The rule I'd tattoo on a junior agent: if a missing field affects money, publishing, deletion, or customer communication, ask — don't guess. A clarifying question costs one turn. A wrong write operation costs a refund, a deleted record, or an apology email. Don't optimize for fewer turns at the price of wrong actions.
You can encode a lot of this in the schema itself: don't mark fields required that the model can't reasonably infer, and say so in the description — "If the user has not specified a timezone, ask; do not assume." The schema is where you set the defaults for the model's judgment.
Treat model output as untrusted input
Even when the provider guarantees well-formed JSON, well-formed is not the same as correct. Structured-output modes stop the model from emitting broken JSON; they do nothing to stop it from passing a valid-looking but wrong argument. So validate on your side, every time, before you execute: check the values against your real constraints (does this user ID exist? is this amount within range?), and on failure, return a clear error the model can read and recover from rather than crashing the run. Model output is input. You wouldn't trust raw input from a form field. Don't trust this one either.
How to actually catch this
Reading your own schemas for these bugs is hard — the required-references-a-missing-property one in particular is invisible until it's breaking every call in prod. So I wrote a tiny zero-dependency linter for exactly this: tool-schema-lint (npx tool-schema-lint your-tools.json). It flags vague descriptions, untyped params, free-text-where-you-meant-enum, and the silent required/properties mismatch — for both Anthropic and OpenAI tool formats. It's free and MIT-licensed; point it at your tool definitions and see what falls out.

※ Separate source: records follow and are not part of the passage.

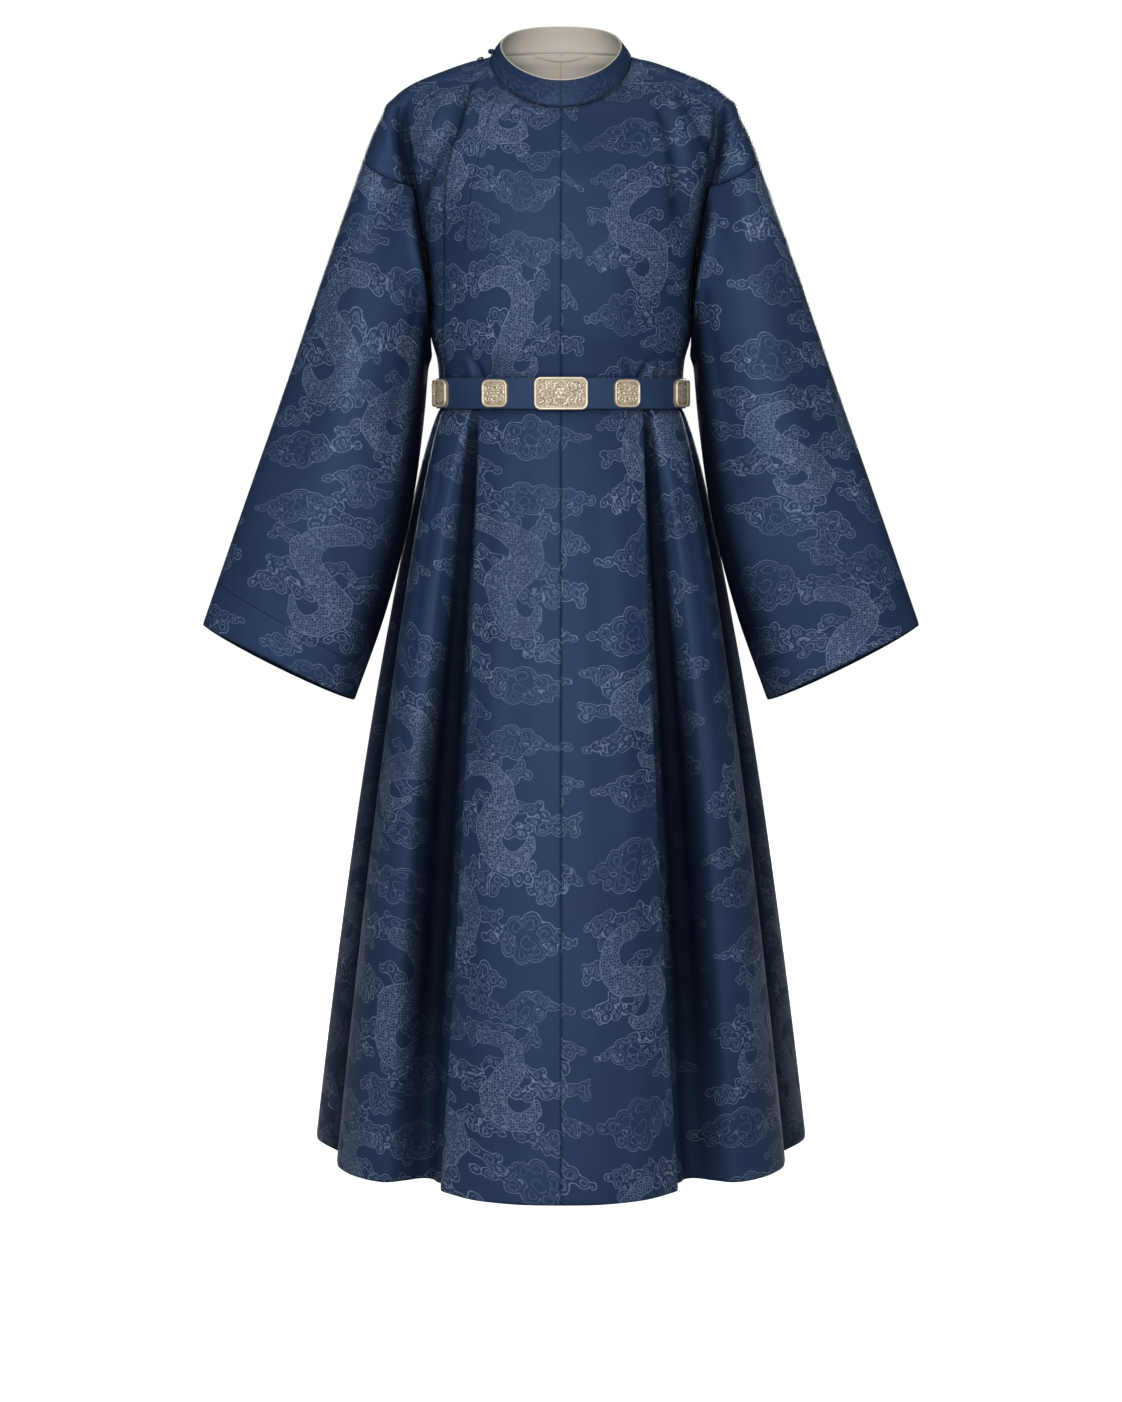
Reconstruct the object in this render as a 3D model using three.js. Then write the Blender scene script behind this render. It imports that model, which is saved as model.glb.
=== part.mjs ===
// Round-collar robe, worn form with no wearer: a Ming-style long robe of lined satin with wide hanging
// sleeves, a fastened belt with plaques, and a skirt with inverted pleats. Millimetres, +Z up, front to -Y,
// +X is the wearer's left. The origin is the centre of the neck at the height where shoulder meets collar.
import * as THREE from 'three';

// Driving dimensions
const CLOTH_WALL = 1.6;         // satin and its lining together
const SEAM_GAP = 0.3;           // clear space between two sewn pieces
const LAP_SINK = 2.3;           // how far the under front lies below the overlapping front
const HEM_Z = -1283;
const BELT_TOP_Z = -367;
const BELT_BOTTOM_Z = -402;
const BELT_MID_Z = -384;        // level under the belt where the flat waist turns into pleats
const SEAM_LEVEL_Z = -150;      // front and back end of the visible sleeve seam
const SEAM_TOP_Z = -113;        // top of the sleeve seam, on the outer arm
const ARMPIT_Z = -318;
const WAIST = { halfWidth: 141.5, front: 101.5, back: 98.5 };
const NECK = { halfWidth: 81, front: 78, back: 72, frontZ: -64, backZ: 11 };
const COLLAR = { halfWidth: 70, front: 70, back: 68, frontZ: -34, backZ: 41, sideRise: 9, wall: 1.3 };
const COLLAR_FOOT = 0.35;       // the collar's foot stands this far above the neckline
const COLLAR_BULGE = 1.5;       // how far the band swells between its foot and rim
const LINING_GAP = 0.35;
const LINING_WALL = 0.9;
const LINING_RISE = 1.03;       // the collar's lining stands a little above its rim
const NECK_LINING_ROWS = 3;
const TAB = { width: 64, height: 7, endHeight: 1, top: 1.2, wall: 0.8 };
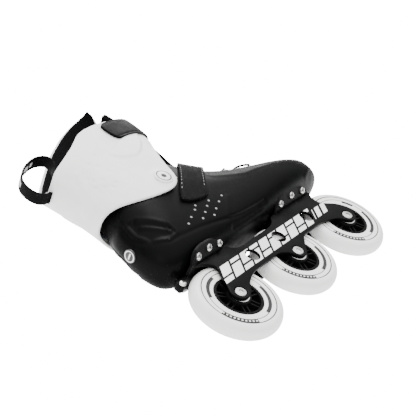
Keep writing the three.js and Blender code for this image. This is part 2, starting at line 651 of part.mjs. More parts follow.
function collarGeometry() {
  const inset = CUFF_WALL + LINER_GAP;
  const collar = upperLiner(inset, inset + 6, 20).subtract(aboveRim(COLLAR_DROP));
  return toGeometry(collar.subtract(frontBlock(COLLAR_FRONT, 60)));
}

function tongueUpperGeometry() {
  const inset = CUFF_WALL + LINER_GAP;
  const tongue = upperLiner(inset, inset + 7, 20).subtract(aboveRim(0));
  return toGeometry(tongue.intersect(frontBlock(COLLAR_FRONT + GAP, 60)));
}

// ---- Straps ----
// Webbing that lies on a curved skin: skin(u, v) gives the point and outward normal under the strap's
// length share u and width share v; gap is how far it stands off there.
function strapOn(skin, lengths, widths, gap, thickness) {
  const rings = lengths.map((u) => {
    const places = widths.map((v) => ({ ...skin(u, v), stand: gap(u) }));
    const low = places.map(({ point, normal, stand }) => point.clone().addScaledVector(normal, stand));
    const high = places.map(({ point, normal, stand }) => point.clone().addScaledVector(normal, stand + thickness));
    return [...low, ...high.reverse()];
  });
  return toGeometry(toSolid(loft(rings)));
}

// The cuff strap runs level round the front of the cuff; u is the angle from the toe in degrees,
// towards the left, and its ends are lower than its front.
function cuffStrapSkin(u, v) {
  const angle = degrees(u);
  const height = CUFF_STRAP_Z + 5 * Math.cos(angle) + (v * CUFF_STRAP_WIDTH) / 2;
  const point = cuffPoint(height, angle);
  const along = cuffPoint(height, angle + 0.03).sub(cuffPoint(height, angle - 0.03));
  return { point, normal: new THREE.Vector3(along.y, -along.x, 0).normalize() };
}

// The instep strap crosses the tongue and runs back down both sides; u is -1 and 1 at its ends.
function instepStrapSkin(u, v) {
  const reach = Math.abs(u);
  const station = 8 + 1.9 * reach + v * lerp(0.9, 0.85, reach);
  const angle = Math.PI * (1 - 0.53 * reach) * (u < 0 ? -1 : 1);
  const point = bootPoint(station, angle);
  const alongSkin = bootPoint(station + 0.02, angle).sub(bootPoint(station - 0.02, angle));
  const aroundSkin = bootPoint(station, angle + 0.03).sub(bootPoint(station, angle - 0.03));
  return { point, normal: aroundSkin.cross(alongSkin).normalize() };
}

const INSTEP_LIFT = (u) => lerp(4.2, 1.2, Math.min(1, Math.abs(u) * 1.3));
const CUFF_LIFT = () => 0.8;

// ---- Pull loop ----
// A bow of webbing over the back of the upper edge, seen from the side as [x, z]: one end is sewn
// to the cuff's back, the other inside the collar.
const PULL_LOOP = [[-170.1, 290], [-172, 296], [-181, 297.5], [-187, 304], [-188, 316], [-182, 330], [-168, 341.5],
  [-150, 348], [-134, 349], [-124, 343], [-126, 333], [-138, 319], [-150, 307], [-156.8, 299], [-155.8, 290]];
const PULL_HALF = 8;

function pullLoopGeometry() {
  const rings = PULL_LOOP.map(([x, z], index) => {
    const [x0, z0] = PULL_LOOP[Math.max(index - 1, 0)];
    const [x1, z1] = PULL_LOOP[Math.min(index + 1, PULL_LOOP.length - 1)];
    const outward = new THREE.Vector3(z0 - z1, 0, x1 - x0).normalize().multiplyScalar(1.6);
    const low = new THREE.Vector3(x, -PULL_HALF, z);
    const high = new THREE.Vector3(x, PULL_HALF, z);
    return [low, high, high.clone().add(outward), low.clone().add(outward)];
  });
  return toGeometry(toSolid(loft(rings)));
}

// ---- Assembly ----
for (const [position, axleX] of Object.entries(AXLES)) addWheel(position, axleX);
add('frame', frameGeometry(), 'frame');
for (const screw of plateScrews()) add(screw.name, screwGeometry(screw), 'steel');
add('heel_bolt', heelBoltGeometry(), 'steel');
add('boot_shell', shellGeometry(), 'shell');
add('liner_foot', linerFootGeometry(), 'liner');
add('footbed', footbedGeometry(), 'liner');
add('tongue_lower', tongueLowerGeometry(), 'liner');
EYELET_ROWS.forEach((station, row) => {
  add(`eyelet_right_${row + 1}`, eyeletGeometry(station, 1), 'steel');
  add(`eyelet_left_${row + 1}`, eyeletGeometry(station, -1), 'steel');
});
add('lace', laceGeometry(), 'webbing');
add('cuff', cuffGeometry(), 'cuff');
add('cuff_pivot_right', pivotGeometry(-1), 'cuff');
add('cuff_pivot_left', pivotGeometry(1), 'cuff');
add('liner_collar', collarGeometry(), 'liner');
add('tongue_upper', tongueUpperGeometry(), 'liner');
const STRAP_SPLIT = { cuff: -38, instep: 0.42 };   // where the fixed part ends and the loose flap begins
add('cuff_strap', strapOn(cuffStrapSkin, [STRAP_SPLIT.cuff + 0.3, -28, -14, 0, 14, 28, 40, 54, 70, 88],
  [-1, 0, 1], CUFF_LIFT, STRAP_THICKNESS), 'webbing');
add('cuff_strap_flap', strapOn(cuffStrapSkin, [-85, -74, -62, -50, STRAP_SPLIT.cuff - 0.3],
  [-1, 0, 1], CUFF_LIFT, STRAP_THICKNESS), 'webbing');
add('instep_strap', strapOn(instepStrapSkin, [-1, -0.8, -0.6, -0.45, -0.3, -0.15, 0, 0.15, 0.3, STRAP_SPLIT.instep - 0.003],
  [-1, -0.5, 0, 0.5, 1], INSTEP_LIFT, STRAP_THICKNESS), 'webbing');
add('instep_strap_flap', strapOn(instepStrapSkin, [STRAP_SPLIT.instep + 0.003, 0.6, 0.8, 1],
  [-1, -0.5, 0, 0.5, 1], INSTEP_LIFT, STRAP_THICKNESS), 'webbing');
add('pull_loop', pullLoopGeometry(), 'webbing');

// ---- Laid on its left side, with the middle of its footprint at the origin ----
const lying = new THREE.Group();
lying.rotation.set(degrees(LIE.roll), degrees(LIE.pitch), degrees(LIE.yaw));
lying.add(skate);
lying.updateMatrixWorld(true);
const box = new THREE.Box3().setFromObject(lying, true);
lying.position.set(-(box.min.x + box.max.x) / 2, -(box.min.y + box.max.y) / 2, -box.min.z);

const root = new THREE.Group();
root.add(lying);
export default root;
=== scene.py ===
import json
import math

import bmesh
import bpy
from mathutils import Matrix, Vector


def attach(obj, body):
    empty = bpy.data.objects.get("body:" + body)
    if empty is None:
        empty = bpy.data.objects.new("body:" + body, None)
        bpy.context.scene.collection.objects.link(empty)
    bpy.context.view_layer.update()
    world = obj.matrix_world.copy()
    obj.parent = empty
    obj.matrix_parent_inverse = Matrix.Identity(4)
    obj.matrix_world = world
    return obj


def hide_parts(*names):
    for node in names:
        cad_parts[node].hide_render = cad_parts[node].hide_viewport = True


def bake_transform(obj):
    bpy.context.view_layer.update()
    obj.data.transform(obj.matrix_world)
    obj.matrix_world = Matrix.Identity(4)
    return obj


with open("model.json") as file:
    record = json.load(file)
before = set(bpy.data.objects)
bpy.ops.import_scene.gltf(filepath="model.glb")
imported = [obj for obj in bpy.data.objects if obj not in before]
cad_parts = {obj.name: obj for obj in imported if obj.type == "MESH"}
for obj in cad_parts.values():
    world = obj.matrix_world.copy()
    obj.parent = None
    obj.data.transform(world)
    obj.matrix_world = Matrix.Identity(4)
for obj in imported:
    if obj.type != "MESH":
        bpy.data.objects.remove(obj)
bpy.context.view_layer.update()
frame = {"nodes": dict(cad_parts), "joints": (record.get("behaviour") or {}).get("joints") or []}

# ---- How the skate lies ----
# Every piece is drawn as the skate is worn, in millimetres: X to the toe, Y to the skater's left, Z up
# from the ground under the middle axle. The skate itself lies on its left side, so each finished mesh
# is laid over by the same turns as the solids, about the middle wheel's axle.
LIE_ROLL, LIE_PITCH, LIE_YAW = -78.46, -0.64, -3.15
WHEEL_RADIUS = 55.0
axle_places = {j["name"]: Vector(j["pos_m"]) for j in frame["joints"]}
turn = (Matrix.Rotation(math.radians(LIE_ROLL), 4, "X") @ Matrix.Rotation(math.radians(LIE_PITCH), 4, "Y")
        @ Matrix.Rotation(math.radians(LIE_YAW), 4, "Z"))
shift = axle_places["wheel_middle_spin"] - turn @ Vector((0, 0, WHEEL_RADIUS / 1000))
LAY = Matrix.Translation(shift) @ turn @ Matrix.Scale(0.001, 4)


def finish_piece(name, bm, body, material, stands_for=(), sharp=40, hub=None):
    """Lays a mesh drawn as worn, keeps those first coordinates on it, and hangs it on its body."""
    bm.normal_update()
    mesh = bpy.data.meshes.new(name)
    bm.to_mesh(mesh)
    bm.free()
    worn = mesh.attributes.new("worn", "FLOAT_VECTOR", "POINT")
    centre = Vector(hub) if hub else Vector((0, 0, 0))
    worn.data.foreach_set("vector", [c for v in mesh.vertices for c in (v.co - centre)])
    mesh.transform(LAY)
    mesh.polygons.foreach_set("use_smooth", [True] * len(mesh.polygons))
    mesh.set_sharp_from_angle(angle=math.radians(sharp))
    mesh.materials.append(material)
    piece = bpy.data.objects.new(name, mesh)
    bpy.context.collection.objects.link(piece)
    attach(piece, body)
    if stands_for:
        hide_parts(*stands_for)
    return piece


# ---- Camera, floor and light ----
# A long lens looks down on the lying skate from beside and behind its heel. The floor is a plain white
# sweep lit from behind, and large soft lights above and at the sides keep its shadow faint.
CAMERA_PLACE = (-1079.2, -741.3, -269.4)
CAMERA_RIGHT = (0.54332428, -0.31321705, -0.77890552)
CAMERA_DOWN = (-0.31792931, 0.78192565, -0.5362026)
CAMERA_AHEAD = (0.776994, 0.53896878, 0.32525831)
LENS, SENSOR = 97.8, 36.0
WALLS, CANOPY = 0.35, 3.2                # a white canopy overhead and dim walls
FLOOR_FILL, FLOOR_GLOW = 0.9, 16.0      # what the lit sweep gives the skate, and how bright it looks

camera_data = bpy.data.cameras.new("camera")
camera_data.lens, camera_data.sensor_width = LENS, SENSOR
camera_data.clip_end = 50
camera = bpy.data.objects.new("camera", camera_data)
bpy.context.collection.objects.link(camera)
axes = Matrix((CAMERA_RIGHT, [-v for v in CAMERA_DOWN], [-v for v in CAMERA_AHEAD])).transposed().to_4x4()
camera.matrix_world = Matrix.Translation(LAY @ Vector(CAMERA_PLACE)) @ turn.to_3x3().to_4x4() @ axes
bpy.context.scene.camera = camera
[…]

If you want the bigger picture — the tool-patterns that keep multi-step agents on the rails, plus a runnable eval rubric for scoring "did it call the right tool with the right args in the right number of steps" — that's the Agent Builder's Toolkit. And if you're earlier on the curve, the free field guide covers seven reliability rules and three paste-able guardrails, no email required.
The one-paragraph version
Tool-calling reliability compounds: 95% per call is ~66% over eight steps, so small per-call gains matter enormously. Most misses come from two controllable things. First, the schema — it's the only instruction the model gets, so write real descriptions, type and enum your params, and make sure every name in required actually exists in properties (that last bug silently breaks every call). Second, guessing — if a missing field touches money, publishing, deletion, or customer communication, make the agent ask instead of inventing a value. Then validate the model's output as untrusted input before you execute. Schema plus judgment, not a smarter model, is where the reliability lives.
What's the worst wrong-tool call you've shipped? Reply and tell me — I collect these.
Top comments (1)
The compounding failure math is the thing most teams don't internalize until they measure it end to end. One thing that helped us in a LangGraph pipeline was adding an explicit "when NOT to use this tool" block to each schema description alongside the normal usage instructions; the model's mis-routing rate dropped more from knowing what to avoid than from better descriptions of what the tool does.